JIS News

Some 20 farmers in the southeastern Clarendon communities of Portland Cottage, Mitchell Town, Moores, Rosewell, Bois Content, and Hayes Savannah are currently participating in a Sheep and Goat project, aimed at improving the quantity and quality of meat stock produced locally.
Parish Manager of the Rural Agricultural Development Authority (RADA) in Clarendon, Percival Shaw told JIS News that some 20 ewes were distributed two weeks ago to the farmers and they are to receive two bucks for breeding.
“The programme is being done on a revolving basis, where we have started the programme with these farmers and after they have benefited, they will hand over the first female kid to another farmer. If the ewe does not produce a female, then the male will be sold and the money used to purchase a ewe for another beneficiary farmer,” he explained.
He pointed out that the importation of goat meat into the island has been very high and the programme is geared at reducing that level of importation.
Jasmine Holness, Deputy Director of Livestock in the Ministry of Agriculture told JIS News that the project would cost the Ministry of Agriculture some $50 million over a three-year period, adding that the project commenced at the beginning of this financial year.

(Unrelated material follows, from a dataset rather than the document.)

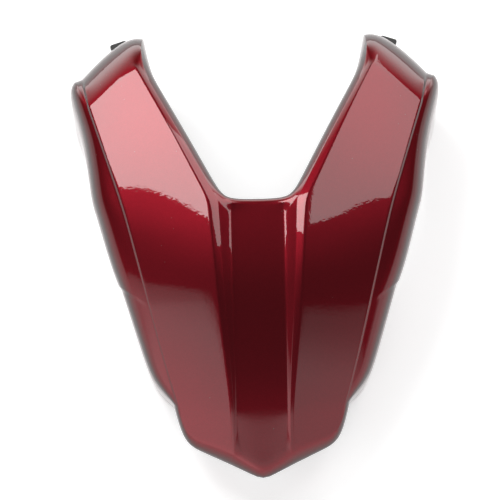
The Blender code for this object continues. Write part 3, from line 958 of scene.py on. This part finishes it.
camera_data = bpy.data.cameras.new("camera")
camera_data.sensor_width = SENSOR
camera_data.lens = SENSOR * DISTANCE / (PIXEL * IMAGE_WIDTH)
camera_data.clip_start = NEAREST
camera = bpy.data.objects.new("camera", camera_data)
bpy.context.scene.collection.objects.link(camera)
turn = Matrix.Rotation(0.5 * math.pi - ELEVATION, 4, "X") @ Matrix.Rotation(ROLL, 4, "Z")
camera.matrix_world = Matrix.Translation(TARGET) @ turn @ Matrix.Translation((SIDE_STEP, 0.0, DISTANCE))
bpy.context.scene.camera = camera
print("lens:", round(camera_data.lens, 1), "mm")

# %% [markdown]
# Gloss shows the room more than the object, so the studio is built from what the lacquer mirrors. The floor
# comes first. It is a plain pale sheet that takes the part's shadow, and it glows a little, but only towards
# the camera and in mirror images, so it looks white without throwing more light on the part.

# %% The floor
FLOOR_SIZE = 12.0
FLOOR_GLOW = 0.50
FLOOR_COLOUR = (0.8, 0.8, 0.8, 1.0)
FLOOR_ROUGHNESS = 0.9
FLOOR_SPECULAR = 0.1
WHITE = (1.0, 1.0, 1.0, 1.0)


def floor_material():
    """A pale floor that looks white to the camera and in reflections and still takes the shadow."""
    material = bpy.data.materials.new("white sweep")
    material.use_nodes = True
    tree = material.node_tree
    shader = tree.nodes["Principled BSDF"]
    shader.inputs["Base Color"].default_value = FLOOR_COLOUR
    shader.inputs["Roughness"].default_value = FLOOR_ROUGHNESS
    shader.inputs["Specular IOR Level"].default_value = FLOOR_SPECULAR
    shader.inputs["Emission Color"].default_value = WHITE
    path = node(tree, "ShaderNodeLightPath", (-900, -200))
    mirrored = math_node(
        tree, "MAXIMUM", (-700, -200), path.outputs["Is Glossy Ray"], path.outputs["Is Transmission Ray"],
    )
    seen = math_node(tree, "MAXIMUM", (-500, -200), path.outputs["Is Camera Ray"], mirrored)
    glow = math_node(tree, "MULTIPLY", (-300, -200), seen, FLOOR_GLOW)
    tree.links.new(glow, shader.inputs["Emission Strength"])
    return material


floor_mesh = bmesh.new()
bmesh.ops.create_grid(floor_mesh, x_segments=1, y_segments=1, size=0.5 * FLOOR_SIZE)
floor = make_object("floor", floor_mesh)
floor.data.materials.append(floor_material())
print("floor:", FLOOR_SIZE, "m")

# %% [markdown]
# Each horn's panel mirrors one softbox high in front of it, the left one the stronger. A softbox is placed by
# where it has to be mirrored: how far it leans to the side and to the front from straight overhead, in
# degrees, and its distance in metres. Then come its width and height, its roll in degrees, and its level, the
# brightness of its face, where 1 is white.

# %% The softboxes
SOFTBOXES = (
    ("left softbox", -29.6, 32.8, 2.15, 0.80, 1.11, 25.5, 7.4),
    ("right softbox", 30.5, 39.2, 1.27, 0.90, 0.57, -27.5, 3.1),
)
LAMP_AIM = Vector((0.0, 0.0, 0.05))


def softbox(name, side_lean, front_lean, distance, width, height, roll, level):
    """A rectangular lamp that faces the part."""
    lean = math.radians(math.hypot(side_lean, front_lean))
    round_turn = math.atan2(side_lean, front_lean)
    out = math.sin(lean)
    direction = Vector((out * math.sin(round_turn), out * math.cos(round_turn), math.cos(lean)))
    data = bpy.data.lights.new(name, "AREA")
    data.shape = "RECTANGLE"
    data.size = width
    data.size_y = height
    data.energy = level * width * height * math.pi
    lamp = bpy.data.objects.new(name, data)
    across = Vector((0, 0, 1)).cross(direction).normalized()
    up = direction.cross(across)
    facing = Matrix((across, up, direction)).transposed().to_4x4()
    place = Matrix.Translation(LAMP_AIM + direction * distance)
    lamp.matrix_world = place @ facing @ Matrix.Rotation(math.radians(roll), 4, "Z")
    bpy.context.scene.collection.objects.link(lamp)
    return lamp


for row in SOFTBOXES:
    print(softbox(*row).name, "at level", row[-1])

# %% [markdown]
# The rest of the room is the world: a direction goes in and a brightness comes out. x is to the side, y to
# the front and z up, so each glow is made of smooth fades along them. Overhead the room is dark, which leaves
# the middle of the panels their own deep red. Low in front it glows, which draws the soft white band along
# the nose. Behind the part hangs a pale card on each side, whose slightly slanted front edge shows as a line
# across the rear of the panels. The cards grow stronger towards the tail, and below the camera they meet.
# All round, the horizon is white.

# %% The room
ROOM_DARK = 0.06
HORIZON_LEVEL = 1.0
FRONT_LEVEL_LEFT = 3.6
FRONT_LEVEL_RIGHT = 3.2
REAR_LEVEL_LEFT = 1.6
REAR_LEVEL_RIGHT = 1.05
HORIZON_TOP = (0.10, 0.24)
FRONT_START = (0.55, 0.75)
FRONT_TOP = (0.12, 0.50)
FRONT_BLEND = (-0.3, 0.3)
CARD_SLANT = 0.1
CARD_EDGE = (-0.135, -0.095)
CARD_FADE = (-0.30, -0.12)
CARD_LEAST = 0.4
CARD_INNER_EDGE = (0.53, 0.58)
CARDS_MEET = (-0.56, -0.42)
REAR_BLEND = (-0.4, 0.0)


def room_brightness(tree):
    """Brightness of the room by direction."""
    coordinates = node(tree, "ShaderNodeTexCoord", (-1700, 0))
    split = node(tree, "ShaderNodeSeparateXYZ", (-1500, 0))
    tree.links.new(coordinates.outputs["Generated"], split.inputs[0])
    x, y, z = split.outputs
    side = math_node(tree, "ABSOLUTE", (-1300, 200), x, 0.0)
    horizon = fade(tree, (-1100, 500), z, *HORIZON_TOP, HORIZON_LEVEL, 0.0)
    front = fade(tree, (-1100, 300), y, *FRONT_START, 0.0, 1.0)
    low = fade(tree, (-1100, 100), z, *FRONT_TOP, 1.0, 0.0)
    front_level = fade(tree, (-1100, -100), x, *FRONT_BLEND, FRONT_LEVEL_LEFT, FRONT_LEVEL_RIGHT)
    across = math_node(tree, "MULTIPLY", (-1500, -300), x, CARD_SLANT)
    along_card = math_node(tree, "ADD", (-1300, -300), y, across)
    card_edge = fade(tree, (-1100, -300), along_card, *CARD_EDGE, 1.0, 0.0)
    card_fade = fade(tree, (-1100, -400), along_card, *CARD_FADE, 1.0, CARD_LEAST)
    beside_camera = math_node(tree, "MULTIPLY", (-900, -300), card_edge, card_fade)
    off_middle = fade(tree, (-1100, -500), side, *CARD_INNER_EDGE, 0.0, 1.0)
    below_camera = fade(tree, (-1100, -700), y, *CARDS_MEET, 1.0, 0.0)
    rear_level = fade(tree, (-1100, -900), x, *REAR_BLEND, REAR_LEVEL_LEFT, REAR_LEVEL_RIGHT)
    front = math_node(tree, "MULTIPLY", (-800, 200), front, low)
    front = math_node(tree, "MULTIPLY", (-600, 200), front, front_level)
    rear = math_node(tree, "MULTIPLY", (-800, -400), beside_camera, off_middle)
    rear = math_node(tree, "MAXIMUM", (-600, -400), rear, below_camera)
    rear = math_node(tree, "MULTIPLY", (-400, -400), rear, rear_level)
    either = math_node(tree, "MAXIMUM", (-400, 0), front, rear)
    glow = math_node(tree, "MAXIMUM", (-200, 0), either, horizon)
    return math_node(tree, "ADD", (0, 0), glow, ROOM_DARK)


world = bpy.data.worlds.new("studio")
world.use_nodes = True
background = world.node_tree.nodes["Background"]
world.node_tree.links.new(room_brightness(world.node_tree), background.inputs["Color"])
bpy.context.scene.world = world
bpy.context.scene.view_settings.view_transform = "Standard"
print("world nodes:", len(world.node_tree.nodes))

“The project is aimed at improving the genetic stock in the country through improvement of the animals at the research location, generating new breeding stock for new and existing farmers and training farmers in sheep and goat production,” she explained.
She pointed out that the livestock is distributed to the farmers from the research stations at Bodles, Old Harbour; Hounslow, St. Elizabeth; and other facilities.
Mrs. Holness said the project also incorporated a survey on sheep and goat enterprises in Jamaica. This, she said, was to help achieve the Ministry of Agriculture’s projection to increase the sheep and goat population by about 15 per cent over the three years.
She said that estimates presented by the Food and Agriculture Organization (FAO) in 2003 have placed the number of goats in the island at about 440,000 and sheep at about 2,000.
“We are also doing this survey to have an accurate number of the stock in Jamaica as goats are stolen from time to time or farmers just fall out from the industry for various reasons,” she said.
Some 140 female goats have already been distributed, while 25 males are to be distributed, comprising Nubian and Boer cross breeds.
The project is being carried out in the parishes of Westmoreland, Trelawny, Manchester, St. Elizabeth and Clarendon with Portland set to come on board soon.
Mrs. Holness said that while no distribution of sheep has taken place as yet, the programme would continue with the purchase of new breeding stock of both sheep (Dorper and Katahdin ) and goat (Nubian and Boer ) from the USA.
“Right now we are fine tuning the import protocol for these stock between the Ministry of Agriculture’s Veterinary Services Division and the U.S. Department of Agriculture, so that by the end of this year to the early part of next year, over 150 animals will come into the island,” she said.